Injection pressure curves and pressurization rate curves during the WIF experiment (① energy storage stage, ② pressurization stage, and ③ decline stage).

Table 5. Changes in Injection Pressure and Pressurization Rate during the WIF Experiment.

sample ID energy storage stage
pressurization stage
decline stage
initial pressure (MPa)
  maximum injection pressure (MPa) maximum pressurization rate (MPa/s) maximum injection pressure (MPa) maximum pressurization rate (MPa/s) maximum injection pressure (MPa) maximum pressurization rate (MPa/s)  
1 0.5 0.0023 25.4 0.0276 27 0.0270 27
2 0.4 0.0013 16.5 0.0147 15.1 0.0134 16.5
3 0.4 0.0011 20.9 0.0162 19.8 0.0161 20.9
4 0.4 0.0010 22.1 0.0159 22.0 0.0157 22.1
5 0.4 0.0026 29.5 0.0269 29.4 0.0264 29.5
6 0.4 0.0020 17.3 0.0258 19.9 0.0257 19.9

Yifei et al.57 pointed out that the initiation pressure decreased exponentially with the increase of rock permeability in the case of high filtration loss during the process of fracturing flooding. However, the gas permeability of the no. 1 and no. 5 core samples in this paper is 0.1281 × 10–3 and 0.1468 × 10–3 μm2, respectively, which are higher than that of the other four core samples, and the initiation pressure no. 1 and no. 5 core samples are also higher than that of the other four core samples, which is obviously inconsistent with the Zhang’s conclusion. This is because the six core samples in this paper belong to tight sandstone reservoirs with gas permeability ranging from 0.015 × 10–3 to 0.1468 × 10–3 μm2. In tight sandstone reservoirs, the pore-throat radius is small, the pores are mainly connected by small throats, and the seepage resistance is easily generated by the Jamin effect during water injection. As a result, when the WIF experiment is tested with a low injection rate, the fluid filtration loss of injection water into the core is very small, the injection pressure increases rapidly in the core, and WIFs occur when the rock initiation pressure is reached. This shows that the fracture initiation pressure of WIFs in tight sandstone has no strong correlation with permeability under the condition of the low injection rate and low filtration.
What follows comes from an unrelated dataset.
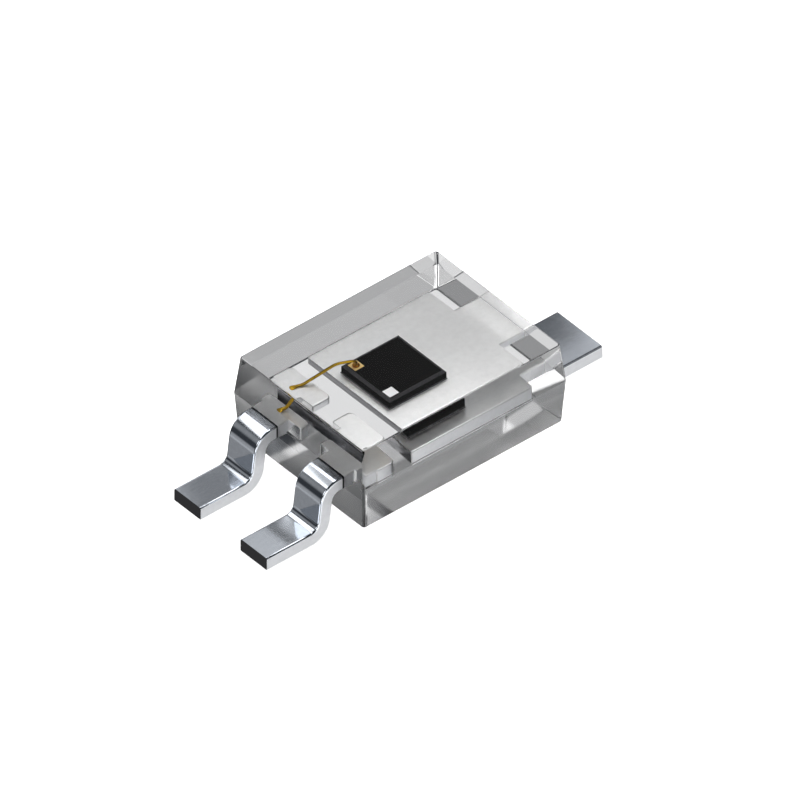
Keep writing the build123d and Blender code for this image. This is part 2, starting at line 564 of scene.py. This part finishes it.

In addition, it should be pointed out that the simulated formation water does not affect the initiation pressure of WIFs. Existing studies have confirmed that the water–rock reaction usually requires a long reaction time and a high experimental temperature,58 but the experimental temperature in this paper is indoor temperature (15–20 °C), and the experimental time is only between 2000 and 3000 s, so the water–rock reaction would not occur in the experimental process and would not affect the experimental results.

3.3. Influence of the Mineral Composition on Initiation Pressure of WIFs

Table 6 shows the mineral composition and initiation pressure of WIFs for the six core samples, in which the highest feldspar content of the no. 1 core sample is 53.8%, the calcite content of the no. 2 core sample is 10.9%, the quartz content of no. 3 core sample is 45.6%, and clay mineral content of no. 6 core sample is 32.9%. The content of quartz and feldspar accounts for more than half of the total core minerals, and the two physical properties are quite different, Rqf which means the ratio of quartz content and feldspar content is introduced to study the relationship between the mineral composition and initiation pressure of WIFs.

Table 6. Mineral Composition and Initial Pressure of the Core Sample.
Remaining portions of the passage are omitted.